Constitutional Court has jurisdiction to hear eviction case

The First Hall of the Civil Courts in its constitutional jurisdiction held that it was empowered to hear and decide on a constitutional application asking for the eviction of tenants of a property in Gharghur.

This was decided by Ms Justice Lorraine Schembri Orland on 21 April, 2015 in Dr Cedric Mifsud and Dr Michael Camilleri noe v Andrew Azzopardi and Teresa sive Tessie Azzopardi.

In their application Cedric Mifsud and Michael Camilleri on behalf of their clients, who do not reside in Malta, held that they are owners of a property in Gharghur which was granted on temporary emphyteusis on 6 August, 1974 for 17 years. The ground rent was Lm50 per year.

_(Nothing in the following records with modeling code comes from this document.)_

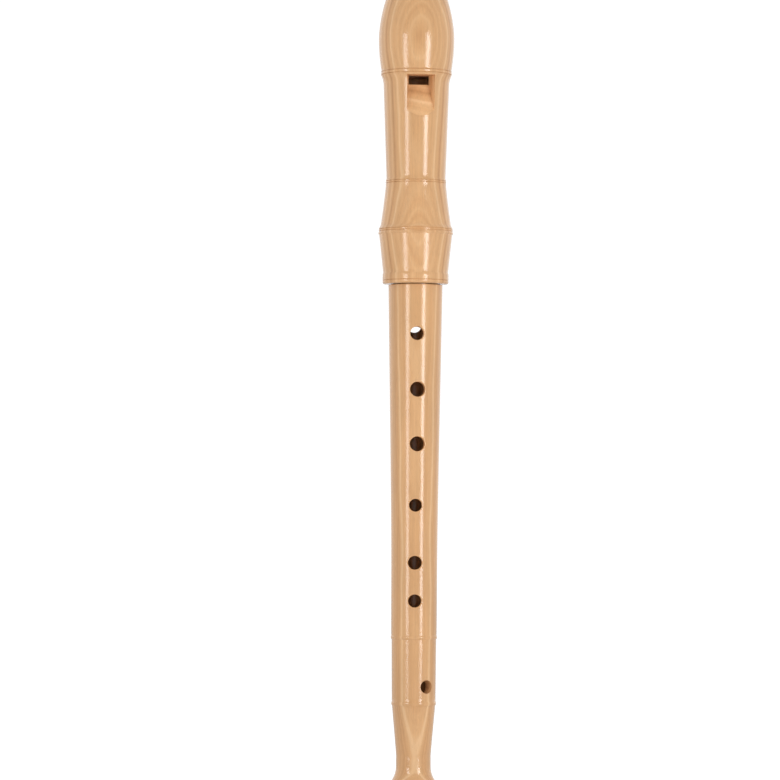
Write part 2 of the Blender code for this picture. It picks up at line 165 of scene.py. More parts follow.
LABIUM_SLOPE = math.radians(25.1)
UNDERCUT_SLOPE = math.radians(8.0)
BULB_PAIR_HEIGHT = WINDOW_TOP + BULB_PAIR_ABOVE_WINDOW

# Holes: distance below the shoulder, diameter, degrees from the front towards +X. Thumb hole last
HOLES = (
    (0.0192, 0.0053, 0.0),
    (0.0409, 0.00585, 2.0),
    (0.0621, 0.0058, 2.0),
    (0.0859, 0.0050, -1.5),
    (0.1082, 0.00535, -2.5),
    (0.1230, 0.0051, -2.5),
    (0.1563, 0.0053, 32.0),
    (0.0153, 0.0060, 180.0),
)
HOLE_RIM = 0.00028                   # radius of the sanded edge around each hole
HOLE_SANDED = math.radians(60.0)     # how much of a quarter circle that edge takes
HOLE_RUN_OUT = 0.0010                # straight run of the cutter past that edge

# Resolution
SIDES = 208
ROW_HEIGHT = 0.0011                  # tallest row of faces on a turned surface
ARC_STEPS = 8
BOW_STEPS = 16
TUBE_STEPS = 60
WAIST_STEPS = 16
COVE_STEPS = 24
BULB_RISE_STEPS = 32
BULB_FALL_STEPS = 16
HOLE_SIDES = 64
HOLE_RIM_STEPS = 5
DRUM_SIDES = 512
SAME_POINT = 0.0000001
MERGE_DISTANCE = 0.000001
SHARP_ANGLE = math.radians(32.0)
OVERRUN = 0.003                      # how far a cutter reaches past what it cuts
FRONT_CLEAR = BULB_RADIUS + OVERRUN

# Noise: scale across the bore, scale along it, detail and roughness. Places are in millimetres
MILLIMETRE = 1000.0
LAYER_WANDER_NOISE = (0.09, 0.022, 3.0, 0.5)
WOOD_FIBRE_NOISE = (1.7, 0.035, 4.0, 0.6)
WOOD_FLECK_NOISE = (5.0, 0.45, 2.0, 0.5)
WOOD_CLOUD_NOISE = (0.11, 0.03, 2.0, 0.5)
VARNISH_NOISE = (2.0, 1.6, 3.0, 0.65)
BARE_GRAIN_NOISE = (4.0, 0.3, 4.0, 0.6)
CEDAR_WANDER_NOISE = (0.2, 0.02, 2.0, 0.5)
CEDAR_FIBRE_NOISE = (4.0, 0.08, 3.0, 0.5)
CORK_PORE_NOISE = (0.9, 0.9, 4.0, 0.7)

# Shades: the values a pattern goes between, and what the colour is multiplied by at each
WOOD_FIBRE_SHADES = (0.30, 0.70, 0.93, 1.05)
WOOD_FLECK_SHADES = (0.28, 0.42, 0.90, 1.02)
WOOD_CLOUD_SHADES = (0.30, 0.70, 0.95, 1.05)
CEDAR_FIBRE_SHADES = (0.30, 0.70, 0.88, 1.06)
CORK_CELL_SHADES = (0.0, 0.8, 1.06, 0.86)

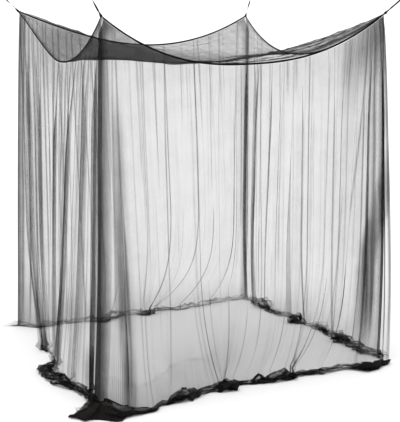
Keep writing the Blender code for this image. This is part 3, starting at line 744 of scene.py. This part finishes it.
def zinc_material():
    """Bright zinc plating with a fine grain."""
    look = new_look("bright_zinc", ZINC, 0.3, 0.5)
    look.shader.inputs["Metallic"].default_value = 1.0
    place = look.nodes.new("ShaderNodeTexCoord")
    grain = noise_texture(look, place.outputs["Object"], ZINC_GRAIN, 5)
    rough = calculated(look, "MULTIPLY_ADD", grain, *ZINC_ROUGH)
    look.links.new(rough, look.shader.inputs["Roughness"])
    tint(look, grain, *ZINC_TINTS)
    bump(look, grain, 0.15, 0.0002)
    return look.material


# ---- The layers of cloth in a wall ----
FILL_MARGIN = 0.02  # no finer pleat stands nearer to its wall's start
PLEAT_EASE = (0.12, 0.20)  # the v over which a pleat comes in at its top and goes out at its bottom
PLEAT_WANDER = 0.45  # these four are shares of a pleat's half width
PLEAT_RISE = 1.3
LEAST_CURL, MOST_CURL = 0.30, 0.9
LAYER_CURL = 0.06  # each layer's share in the curl
VEIL_EASE = (0.14, 0.22)
VEIL_STRAIGHT = 0.72  # below this v a veil hangs straight
VEIL_STREAK = 0.006
LOW_LONG = 0.22  # the v that a wall's foot takes to gather
THINNER_FROM, THINNER_LONG = 0.60, 0.15  # the v where a wall thins out, and over how much of it
TOP_LONG = 0.20  # the v down to which the tape gathers the cloth
HEM_END, HEM_FADE = 0.45, 0.25  # the q where the turned hem begins to end, and how long it takes
HEM_HALF = 0.004
HEM_LINE_LAYERS = 2.5
HEM_LAYERS = 1.2
SELVEDGE_HALF = 0.020


def layers_at(gathered, v):
    return gathered.dark + (gathered.foot_dark - gathered.dark) * v


def seen_at(fold, v, ease):
    """How far a pleat or veil shows at v: from 0 before its top to 1, and back to 0 past its bottom."""
    return smooth((v - fold.top) / ease[0] + 0.5) * smooth((fold.bottom - v) / ease[1] + 0.5)


def followed(q, s, middle):
    """For each row, where the cloth from the edge's place in middle stands."""
    return np.array([np.interp(here, q, row) for here, row in zip(middle[:, 0], s)])[:, None]


def filling_pleats(side):
    """The finer pleats, kept away from those listed in PLEATS."""
    fill = FILLS[side]
    draw = np.random.default_rng(fill.seed)
    placed = [pleat.q for pleat in PLEATS[side]]
    made = []
    q = FILL_MARGIN
    while q < LINES[side].span - FILL_MARGIN:
        q += fill.spacing * draw.uniform(0.5, 1.5)
        size = draw.uniform(0.7, 1.3)
        dark, foot_dark = fill.dark * draw.uniform(0.3, 1.7, 2)
        top, bottom = sorted(draw.uniform(-0.4, 1.4, 2))
        if min(abs(q - other) for other in placed) > 1.6 * fill.half:
            made.append(Pleat(q, fill.half * size, dark, foot_dark, top, bottom))
    return made


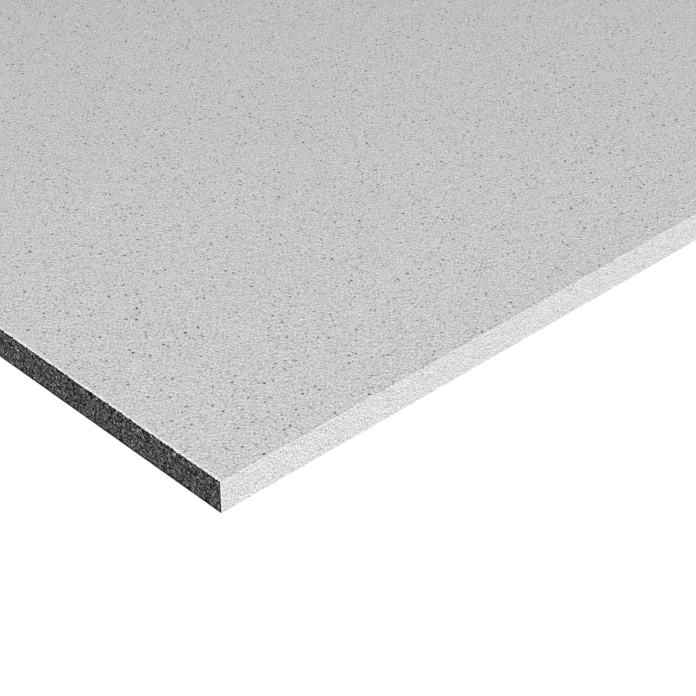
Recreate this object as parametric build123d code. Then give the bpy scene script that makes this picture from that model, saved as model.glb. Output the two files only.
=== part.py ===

After the 17 years period expired the Azzopardis continued to occupy the property in terms of Housing (Decontrol) Ordinance (Chapter 158 of the Laws of Malta). On 25 October, 2013 the Constitutional Court in Dr Cedric Mifsud and Dr Michael Camilleri noe v Attorney General held that the Ordinance ran counter to the owner’s fundamental human rights and therefore the effects of this law were declared null. As a consequence the applicants claimed that the defendants Azzopardi did not have a legal title to continue living in this particular property. Therefore Mifsud and Camilleri asked the court to order the eviction of the Azzopardi family.

The Azzopardis filed a statement of defence where they claimed that the court did not have jurisdiction to hear the case and that they were occupying the property in terms of a law which is still law. The Azzopardis also pleaded that they invested thousands of euros in the property and should be compensated. The court’s judgement was limited to the first two pleas, that of jurisdiction and the validity of the possession.

On the competence of the court Ms Justice Schembri Orland quoted from a previous court of appeal judgement, Frankie Refalo noe v Jason Azzopardi of 7 October, 1997, which held that the issue of competence of the court very much depends on the facts of the case and does not solely depend on the requests of the plaintiff; competence may depend on the pleas raised with the amendments of 2009 to the Civil Code concerning leases, the law gave exclusive competence to the Rent Regulation Board on residential and commercial leases.

In another judgement Antonia Frendo et v Christopher Agius of 10 July, 2014 held that the Rent Regulation Board has jurisdiction over the possession of all urban tenants.

The court held that the Rent Regulation Board is a special tribunal, which competence is to be limited to that dictated at law. Issues not found in these laws are to be dealt with by the ordinary courts. In this particular case the plaintiffs are asking for the eviction following the Constitutional Court’s judgement, which held that the defendants cannot claim a title on the Gharghur property on the Housing (Decontrol) Ordinance. Therefore, what the plaintiffs are asking for is beyond the usual request for eviction, because of a breach of a lease agreement. The court is being asked that the Constitutional Court’s judgement be made effective and therefore, it has competence to examine if it should.

Regarding the second plea of the defendants the Court divided it into two. Firstly, the defendants are claiming that they were not parties to the Constitutional Court case, but were merely included as parties “for any interest that they may have”, since they were not the direct parties – the case was against the state. The second element of the plea was that the lease is still valid at law, since the Housing (Decontrol) Ordinance has not been repealed as yet.

The Court did not agree that the Azzopardis were not parties to the first constitutional case. In fact the Constitutional Court did not exempt them from being parties to the suit. In a similar case Raymond Cassar Torregiani et -v- AG of 22 February, 2013, the Constitutional Court held that the tenants had a direct interest in the case, since the lease is the subject of the court action. In this case the Azzopardis were considered as defendants in the previous constitutional action, and as such the judgement applies to them also. They did not appeal the case and therefore the judgement of first instance is final in their respect.

With regard to the validity of the law, the court made reference to the Constitution and the European Convention, which mentions that the Constitutional Court judgements are notified to the Speaker of the House of Representatives, who is to inform Parliament by presenting a copy. Anyhow the Constitutional Court declared that Article 12(2) of the Housing (Decontrol) Ordinance as inconsistent with the Constitution and as a consequence the defendants cannot use this law as the basis of their title of the enjoyment of the property in question. 

The Court then moved to turn down the pleas and ordered the case to continue to be heard.